Between the characters there is a complex movement of the narrative (and, of course, the desk) which, on trying to draw out the movements after reading the novel, left me with something looking like a family tree of which the end result could only be criminal proceedings. That, however, may just be my poor drawing because as the novel develops the undulating voices and brief interactions between narrative strands do make for a cohesive piece that moves from a claustrophobic inertia into an isolating and lonely breadth; an aspect reflected in the fluctuations between the locations of Israel, London, Oxford and New York.
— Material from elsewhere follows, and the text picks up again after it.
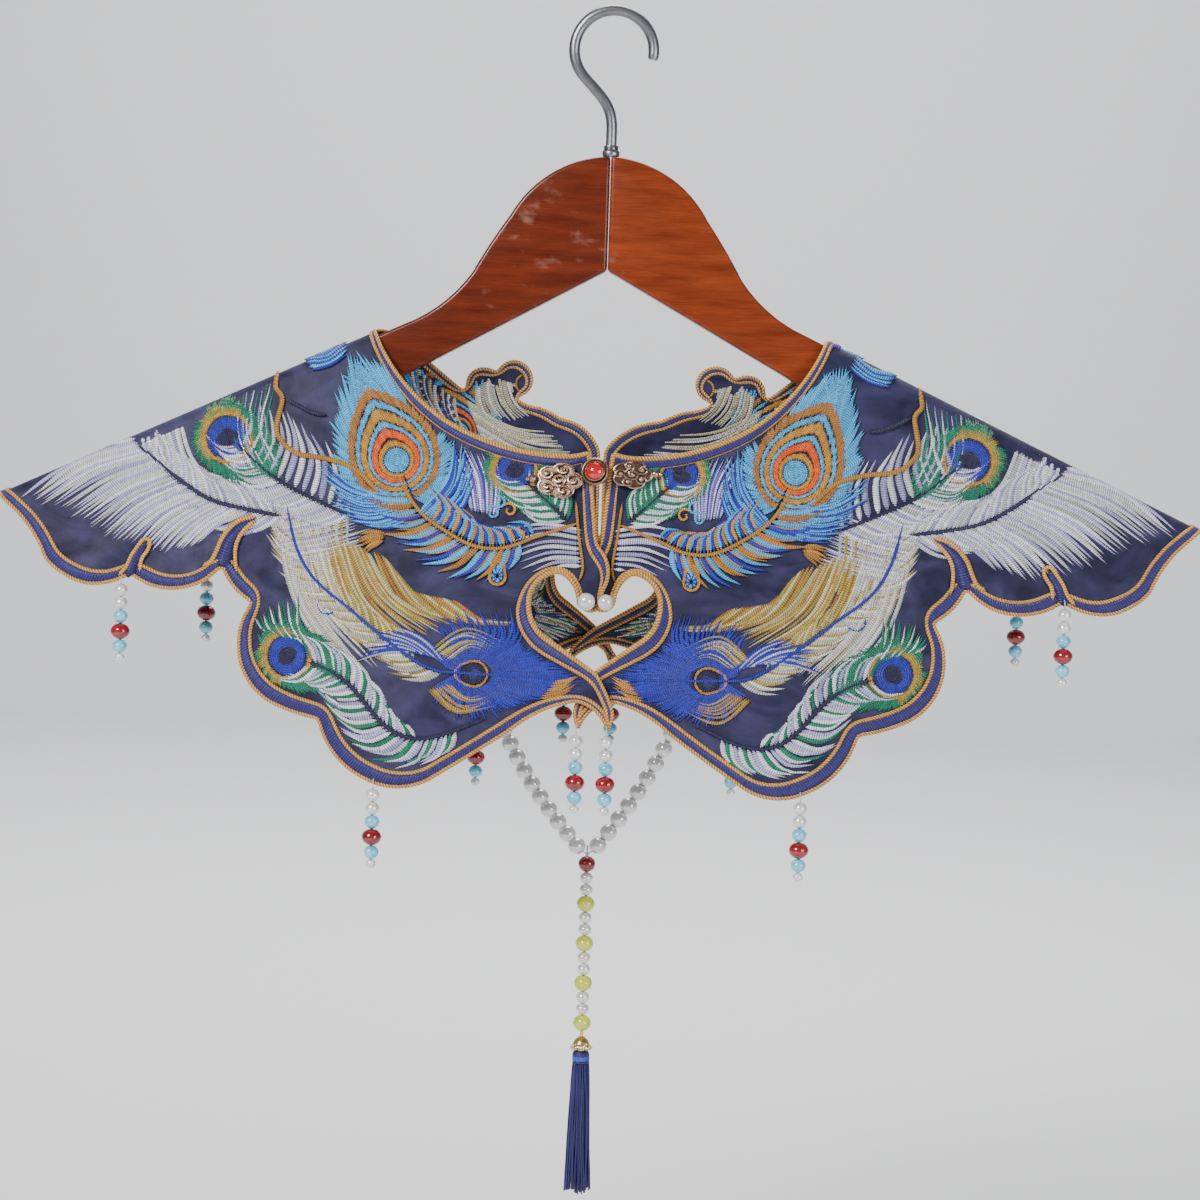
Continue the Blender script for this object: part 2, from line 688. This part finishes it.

Occasionally, the relationships of Krauss’ characters, while being invariably painfully strained, can hit the unpalatable notes of cliché andf fall in to the disappointing convolutions of self-deprecating angst. Nevertheless there are passages in which Krauss sheds this surface approach and the complications of partnerships, particularly the relationship of Lotte and Arthur, resonate poignantly with a sombre attitude that typifies the novel.

What the novel very effectively explores in depth is the tendency of individuals to wrap their lives around circumstances and relationships with a reluctance or inability to question the foundations. Consequently, each character is condemned to bear the burden of their past which predominantly exposes itself as the burden of some indecision or, more commonly, a form of cowardice or misunderstanding that forced upon them a lack of engagement with those they loved but felt destined never to understand.

Through it all the tone of these revelations are unsurprisingly and immutably solemn; something compounded by the unfortunate similarity in narrative voices made all the more obvious by the unconvincing dialogue which, whether it belongs to an Israeli student or a Liverpudlian housewife, has an unwavering and obtuse poeticism. Snippets of undeniable triumph do shine through though; there are occasional bursts of subtle epiphany that are delivered shrouded in bathos as a bitter stirring of consciousness and resonate as evidence of Krauss’ delicate and refreshing perception.

Great House is a novel of gaps and exile from one’s situation. It is a novel of fractures in which each character finds themselves evaluating a new perspective from a twilight that, for some, is an intermediary but for others such as Nadia, Arthur and Weisz, with whom the novel ends, it is a dwindling endgame from which the colour is draining.

Humour and action are certainly not buzzwords of this novel; the characters are too introspective without much focus beyond their immediate familial and social surroundings, but it is delicately wrought and offers lucid turns of phrase that will profit a reader inclined to explore it with a similar sensitivity.